Back up and along to McGregor Peak for lunch where the bivvy stands out like a beacon and we enjoyed more panoramic views. We spied a hut in the distance with a red roof and tried to determine which hut it was - was it Dorset Ridge? Ahead were the Broken Axe Pinnacles and South Kings and the clear route to Baldy and the track down. All was going well until the route around one formidable pinnacle narrowed then came to an abrupt stop! Nothing for it but to head down, sidling/floundering around the vertical slopes until we reached the poled route – extending it southwards a bit would have been appreciated! It was easy to see how trampers would get into strife up here in adverse weather conditions and high winds, as the ridge was only a foot wide in places and the track pretty much non-existent in others. Then the long slog uphill in blazing sun and no wind (hang on, is this the Tararuas?!) up to South King from where we could see the turn-off sign on Middle King. Leaving there at 3:15 p.m., little did we know the beauty part of our trip had ended and the beast was to come!

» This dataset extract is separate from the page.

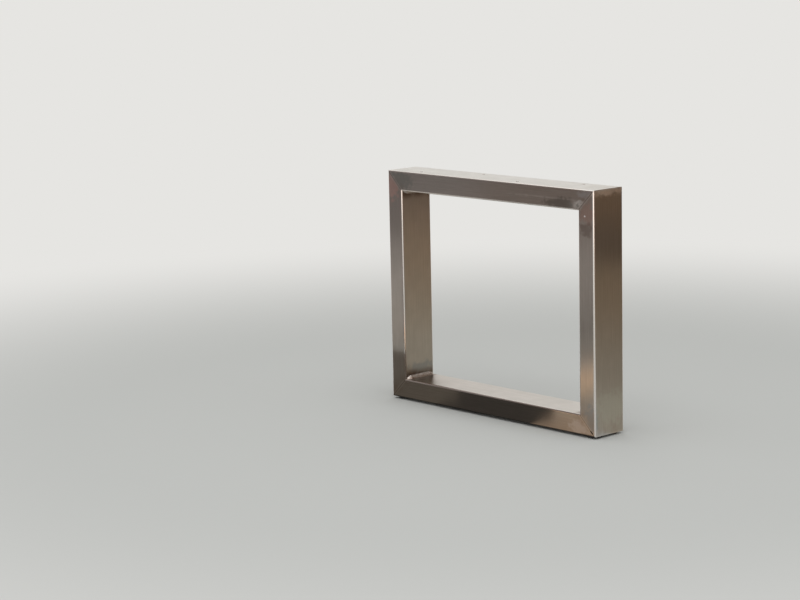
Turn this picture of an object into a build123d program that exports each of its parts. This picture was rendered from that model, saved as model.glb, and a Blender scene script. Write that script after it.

Finally, we reached the bushline after scrambling and bashing our way downhill through scratchy leatherwood and speargrass and came across some blue ribbons in trees and a big orange triangle, and the ‘pink ribbon’ route. We wandered around a bit looking for the turnoff sign for the biv (hence the tracking triangle zigzag), which we now know does not exist. We should have been more persistent and together tried the blue ribbons. After splitting up, our keen, fit hut-bagger Susi backtracked up the hill with dogged determination to find the biv so she could add it to her hut bagging tally. The remote Mid King Bivvy is a two-bunk, orange dog-box just like McGregor Bivvy but with a nice outside fireplace and a beautiful forest setting with a nearby gurgling stream with picturesque little waterfalls. A much-needed watering stop to refill the water bottle was appreciated as there had been no rehydrating opportunity for hours on the very hot day walking along the tops. The route down in the bush (higher parts freshly cut) was going well, even for tired bodies with jelly legs, until 5:45 p.m. when treefall made life difficult and cairns by the fallen logs stopped appearing. A very welcome peanut slab bar with a note had been kindly left by David on the track for Susi to find. It was much appreciated by her and indicated that David and Mark had passed through the same way, which was reassuring. When they reached the aimed-for South Mitre Stream/Baldy Creek junction (GPS very handy), and despite rehydrating, things got worse.
The route from there to the footbridge on the Barton Track is hard yakka, with numerous bluffs along the way. Susi, by this stage on her own, was slightly geographically challenged after bush-bashing up a steep hill from the stream to connect with the Mitre Flats Track and was almost considering bivvying out for the night, but reached Mitre Flat huts, just ahead of Dave and Mark, at 7:40/7:45 p.m. – we were all relieved! A 12+ hour day was beyond what we had expected that day and our energy reserves were depleted by the time we reached Mitre Flats Hut. Removing boots and getting hot food into us was all we could manage before retiring to our sleeping bags for the night. But wait, there’s more. The beast continued the next day along the orange triangle route via Baldy Saddle to Atiwhakatu for lunch, supposedly four hours. Despite complaining legs and feet, we made good time back to the Holdsworth road end, and reached Greytown just in time for real fruit yoghurt icecreams followed by thick shakes in Featherston. Lessons learnt: do more extensive forward planning; if possible don’t attempt a four-day tramp in three; stay together; take your long gaiters or wear your leggings; consider staying at McGregor or tenting by the tarns; ideally wait until the route is improved! Probably better to skip Mid King and go down Baldy, provided the track is reasonable. That route at least ends by the saddle, the high point (670 m) on the Mitre Flats – Atiwhakatu track.